Materials Chemistry and Physics, Vol.133, No.2-3, 871-875, 2012
Role of surface stoichiometry on the interfacial electron behavior at Ni/TiO2(001) interfaces
The interfacial properties of Ni clusters grown on the stoichiometric and reduced rutile TiO2(0 0 1) surfaces were investigated by means of X-ray photoelectron spectroscopy (XPS). The binding energies (BE's) of elements from both overlayers and substrates were found to be affected by the formation of interfacial dipole. Regardless of the TiO2 surface stoichiometry, the Ni 2p(3/2) BE's move monotonically toward lower value with the increase of Ni thickness due to the cluster size effect.

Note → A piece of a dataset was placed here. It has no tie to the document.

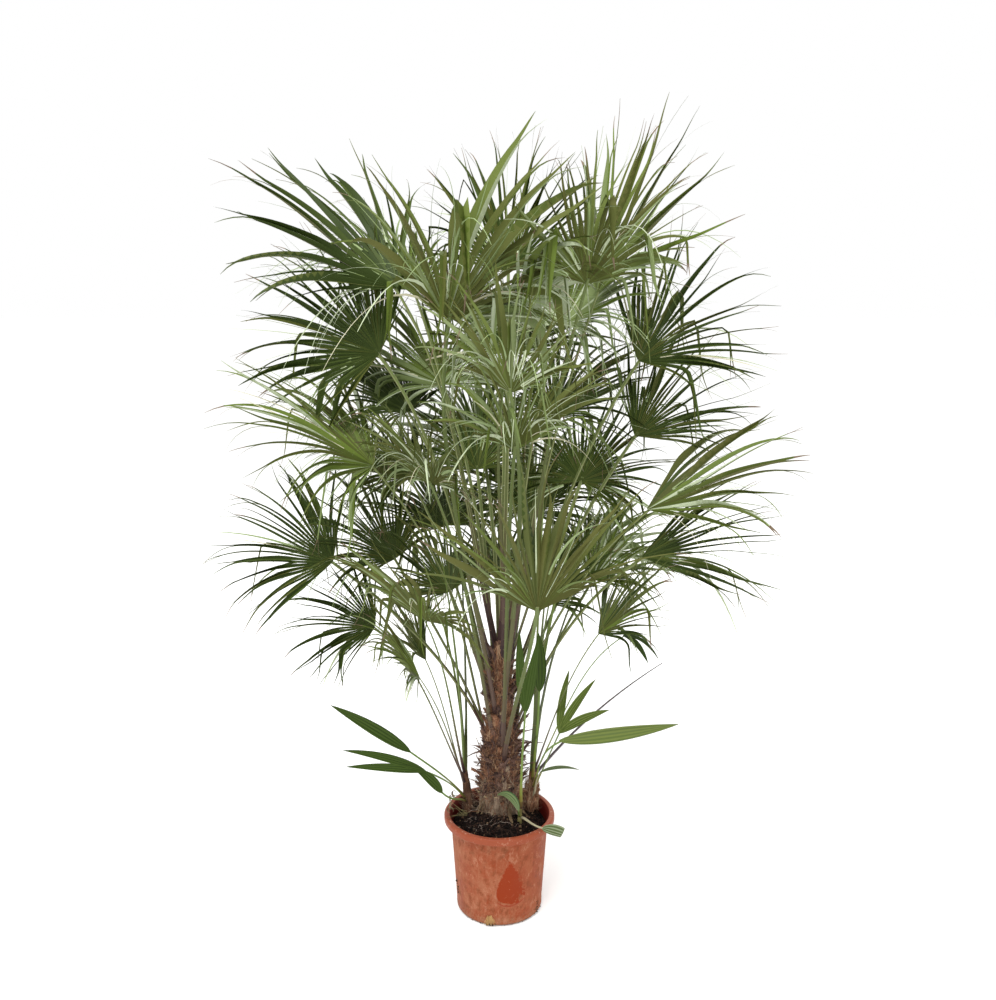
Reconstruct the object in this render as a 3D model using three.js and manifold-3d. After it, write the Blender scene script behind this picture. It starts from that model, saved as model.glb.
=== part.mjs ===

However, the Ni 2p(3/2) BE shift is much smaller on reduced TiO2(0 0 1) surfaces compared to that on the annealed stoichiometric surface. For stoichiometric and lightly reduced TiO2 surfaces, O 1s BE's exhibit an unexpected upward shift with increasing Ni thickness below 2 angstrom. and then downward shift to lower BE's when the Ni thickness increases further. This opposite tendency is attributed to the insulator-to-metal transition. On heavily reduced surface, only monotonically downward shift of the O 1s BE's was observed with the increase of Ni thickness. The different behaviors are well elucidated by collective contributions of interfacial charge transfer and image charge effect. Published by Elsevier B.V.